= Francesco Lismanini =

Italian Protestant (c. 1504 – 1566)

Francesco Lismanini (c. 1504 – April 1566) was an Italian Franciscan friar of Greek origin, who converted to Calvinism and also a Protestant reformer.

==Biography==
Lismanini was born in c. 1504 on Corfu. His Greek parents soon moved to Italy and in 1515 the family arrived in Kraków, Poland, where in 1525, Francis became a Franciscan friar. A fine preacher, he was chosen by Queen Bona Sforza, compatriot and wife of King Sigismund I the Old, as a preacher and confessor.

In 1540, he was elected as a Franciscan Father, but as a humanist of the Erasmian circle and proponent of reformed doctrines, in 1550 he was suspected of heresy during a trip to Italy. In 1553, arrived in Moravia, then returning again to Italy and then Switzerland, where he openly proclaimed Calvinism and became a friend of John Calvin, Heinrich Bullinger and Johannes Wolf.

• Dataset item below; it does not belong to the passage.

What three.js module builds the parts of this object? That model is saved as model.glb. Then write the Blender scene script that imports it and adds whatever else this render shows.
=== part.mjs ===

He returned to Poland to be part of the Protestant Church of Poland. He tried to reach an agreement with the anti-Trinitarian church of the Polish Brethren to strengthen the Reform movement, but due to the opposition of Calvin and Bullinger, the attempt failed. Thus in the late 1550s he was involved with numerous Calvinist and Lutheran disputes with people such as Francesco Stancaro. In 1563, he entered the service of Duke Albrecht of Prussia in Königsberg, where he died in April 1566.